Наблюдая жизнь революционного Парижа, Карамзин прекрасно понимал относительную правду каждой из противоборствующих сторон и не принял ни одну из них. Он стоял выше всех партийных и государственных интересов – «как беспечный гражданин вселенной». Подчеркнув в тексте эти слова, Муравьев написал напротив: «А Москва сгорела!» Этой маргиналией он указал на кажущееся ему противоречие: Карамзин – «гражданин вселенной», пока речь идет о Франции; но как только затронута Россия, «космополит» становится «патриотом». Однако здесь, как и во многих других местах, обнаруживается явное непонимание или нежелание понять позицию Карамзина, чьи патриотические настроения 1812 года вовсе не противоречили космополитическим убеждениям эпохи Французской революции. Взятие Москвы историк переживал так же тяжело, как и разрушение во время революции французских городов, о чем он писал в письме к И. И. Дмитриеву от 17 августа 1793 года: «Мысль о разрушаемых городах и погибели людей везде теснит мое сердце. Назови меня Дон-Кихотом; но сей славный рыцарь не мог любить Дульцинею свою так страстно, как я люблю человечество!» Москва, взятая и опустошенная французами, включалась в этот же перечень ран, нанесенных человечеству.
Вопреки Карамзину, видевшему прямую связь между просветительскими идеями и якобинским террором, Никита Муравьев эту связь не хотел замечать сознательно.
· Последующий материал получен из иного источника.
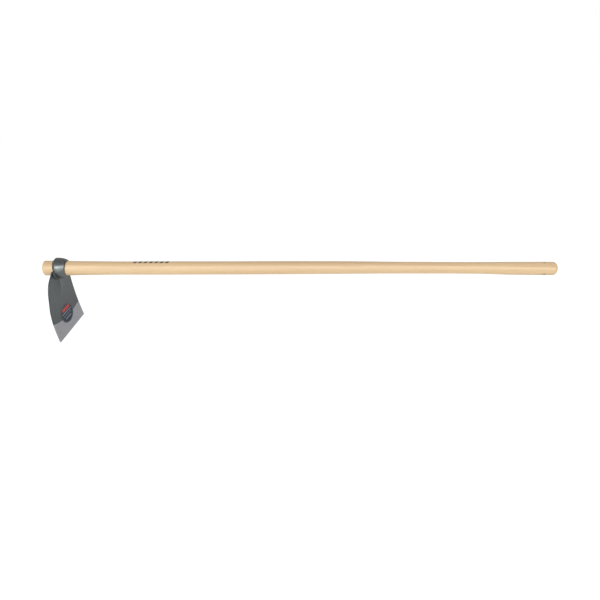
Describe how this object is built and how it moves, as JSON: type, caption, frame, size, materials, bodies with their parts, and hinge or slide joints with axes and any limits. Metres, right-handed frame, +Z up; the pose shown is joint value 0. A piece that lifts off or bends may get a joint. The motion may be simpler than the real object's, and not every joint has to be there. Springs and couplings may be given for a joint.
{
  "type": "eye hoe",
  "caption": "Long-handled eye hoe with a broad curved steel blade on a forged eye and a straight tapered wooden handle.",
  "frame": {"origin": "centre of the footprint on the ground, with the hoe standing on its cutting edge and the butt of its handle", "axes": "+X from the head towards the butt, along the ground under the handle; +Y across the blade, along its cutting edge; +Z up"},
  "size_m": [1.3632, 0.174, 0.2079],
  "materials": {
    "ash_wood": "clear-lacquered pale ash, satin, grain along the handle",
    "eye_lacquer": "thin dark grey lacquer on forged steel, semi-gloss",
    "blade_lacquer": "thin dark grey lacquer on rolled steel, satin, with a bare ground band along the cutting edge",
    "weld_lacquer": "weld bead under the same lacquer",
    "label_vinyl": "printed vinyl sticker, satin"
  },
  "bodies": {
    "handle": {"handle": "ash_wood"},
    "head": {"eye_ring": "eye_lacquer", "blade": "blade_lacquer", "eye_weld": "weld_lacquer", "blade_label": "label_vinyl"}
  },
  "joints": [
    {"name": "head_slide", "type": "slide", "parent": "handle", "child": "head", "axis": [0.9926, 0, -0.1215], "range_m": [0, 1.36]}
  ]
}
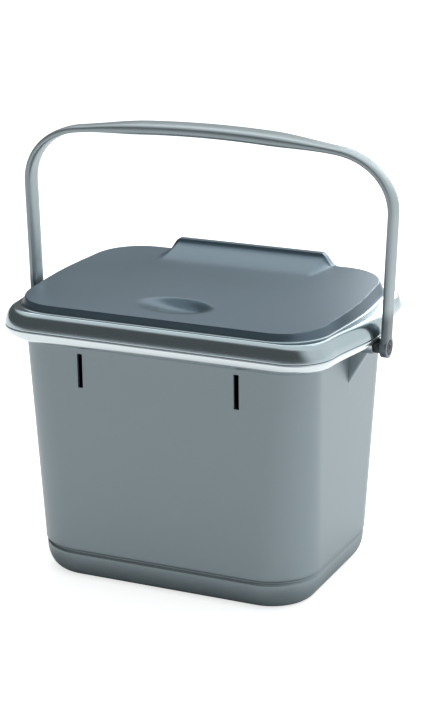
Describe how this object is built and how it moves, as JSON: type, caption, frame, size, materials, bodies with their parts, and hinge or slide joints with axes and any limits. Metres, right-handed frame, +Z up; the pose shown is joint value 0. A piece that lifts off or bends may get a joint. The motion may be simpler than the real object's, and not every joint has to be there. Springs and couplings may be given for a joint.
{
  "type": "food waste caddy",
  "caption": "Small lidded kitchen caddy for food scraps: a tapered moulded bucket, a hinged lid with a raised rear hood and a swinging carry handle.",
  "frame": {"origin": "middle of the bucket's flat base, on the surface that the caddy stands on", "axes": "+Z up, -Y out of the front wall with the two slots, +Y towards the lid's hinge, +X to the right seen from the front"},
  "size_m": [0.3094, 0.2166, 0.3514],
  "materials": {
    "bucket_plastic": "satin silver-grey moulded polypropylene, glossier at the collar",
    "lid_plastic": "satin silver-grey moulded polypropylene",
    "handle_plastic": "satin silver-grey moulded polypropylene",
    "stud_plastic": "dark grey moulded nylon",
    "pin_plastic": "satin silver-grey"
  },
  "bodies": {
    "bucket_body": {"bucket": "bucket_plastic", "hinge_pin_left": "pin_plastic", "hinge_pin_right": "pin_plastic"},
    "lid_body": {"lid": "lid_plastic"},
    "stud_body": {"pivot_stud_left": "stud_plastic", "pivot_stud_right": "stud_plastic"},
    "handle_body": {"handle": "handle_plastic"}
  },
  "joints": [
    {"name": "lid_hinge", "type": "hinge", "parent": "bucket_body", "child": "lid_body", "pos_m": [0, 0.1091, 0.2033], "axis": [-1, 0, 0], "range_deg": [0, 105]},
    {"name": "handle_carry", "type": "hinge", "parent": "bucket_body", "child": "stud_body", "pos_m": [0, 0, 0.1943], "axis": [-1, 0, 0], "range_deg": [0, 100]},
    {"name": "handle_swing", "type": "hinge", "parent": "stud_body", "child": "handle_body", "pos_m": [0, 0, 0.1943], "axis": [1, 0, 0], "range_deg": [-30, 130]}
  ],
  "couplings": [
    {"joint": "handle_carry", "follows": "lid_hinge", "ratio": 0.95}
  ]
}
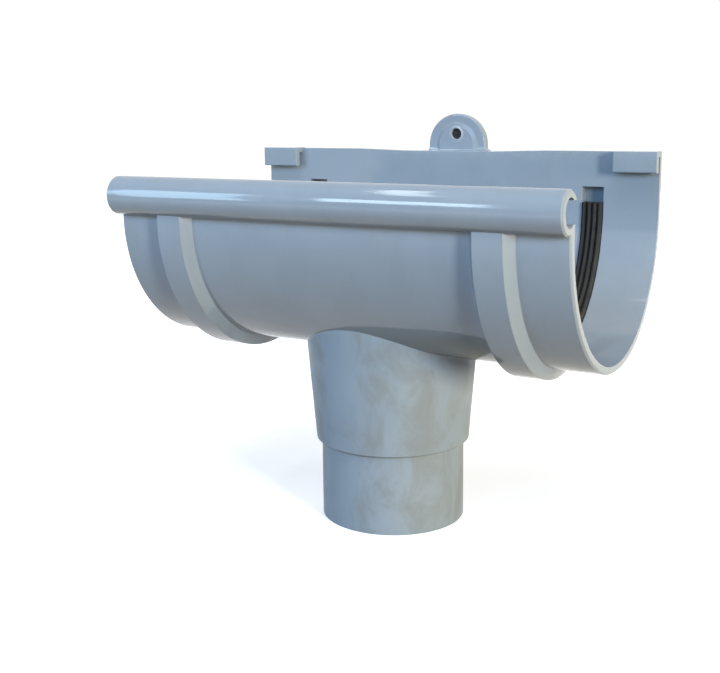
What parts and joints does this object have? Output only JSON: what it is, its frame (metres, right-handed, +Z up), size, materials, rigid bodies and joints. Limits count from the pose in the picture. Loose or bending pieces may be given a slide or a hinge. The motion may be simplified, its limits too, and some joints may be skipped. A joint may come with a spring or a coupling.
{
  "type": "gutter outlet",
  "caption": "Half-round gutter outlet with a hooked front roll, seal grooves with rubber seals, edge clips, a screw lug and a tapered outlet ending in a round spigot.",
  "frame": {"origin": "centre of the spigot's lower end, which is also the face that it stands on", "axes": "+X along the gutter, to the right when seen from the front roll; +Y towards the wall of the house; +Z up, along the spigot"},
  "size_m": [0.217, 0.1516, 0.1896],
  "materials": {
    "grey_plastic": "smooth moulded plastic with a soft gloss",
    "seal_rubber": "matt extruded rubber"
  },
  "bodies": {
    "root": {"outlet_body": "grey_plastic", "seal_left": "seal_rubber", "seal_right": "seal_rubber"}
  },
  "joints": []
}
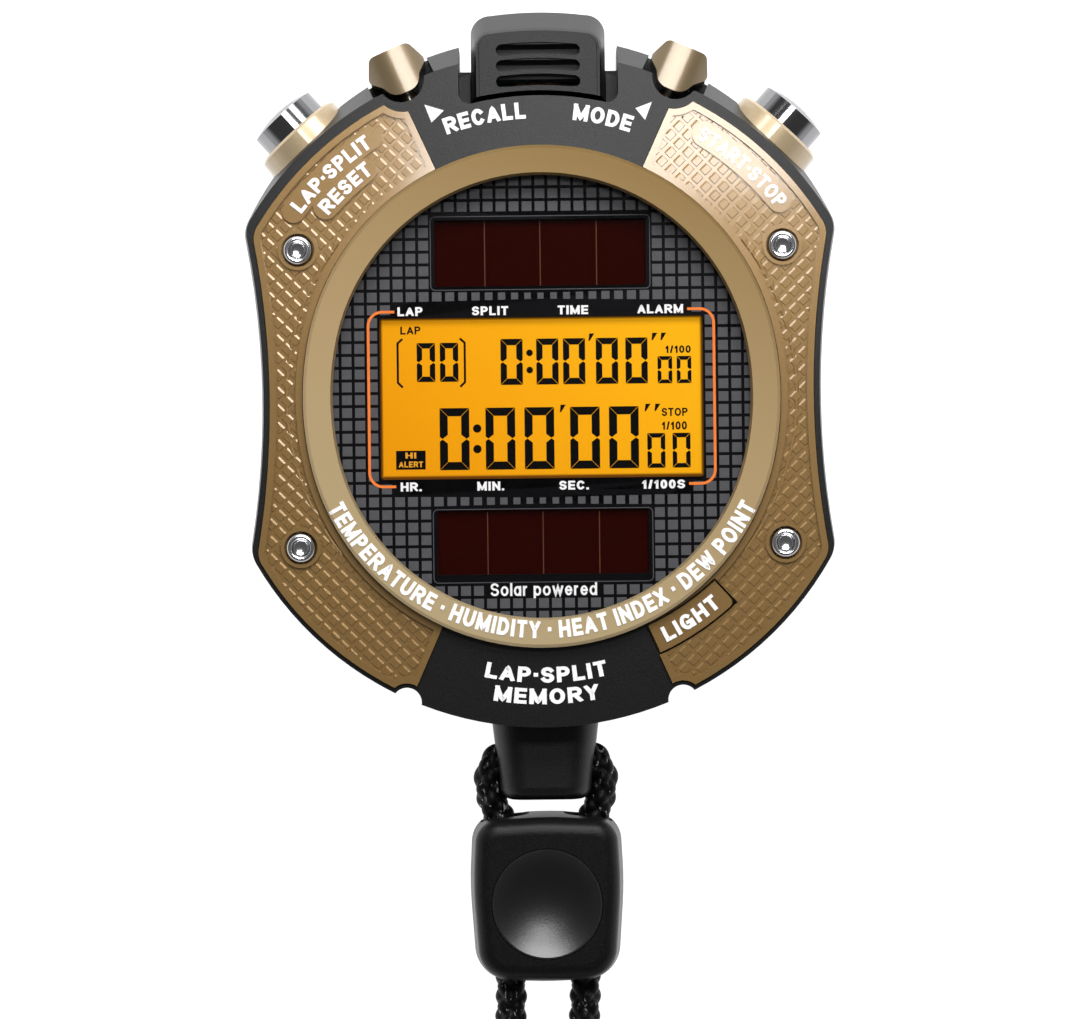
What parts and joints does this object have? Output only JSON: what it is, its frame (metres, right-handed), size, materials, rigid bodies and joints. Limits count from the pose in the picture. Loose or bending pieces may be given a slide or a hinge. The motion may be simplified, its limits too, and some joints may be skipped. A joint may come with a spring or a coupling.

Отвергая как сам принцип монархического правления, так и возможность каких-либо позитивных моментов в этом правлении, он считал неуместным выказывать сочувствие казненной королевской семье. Отрицание самодержавия как такового свидетельствует о том, что свободу Муравьев связывал, в отличие от Карамзина, не с внутренним миром человека, а с наличием государственно-общественных институтов, способных эту свободу гарантировать.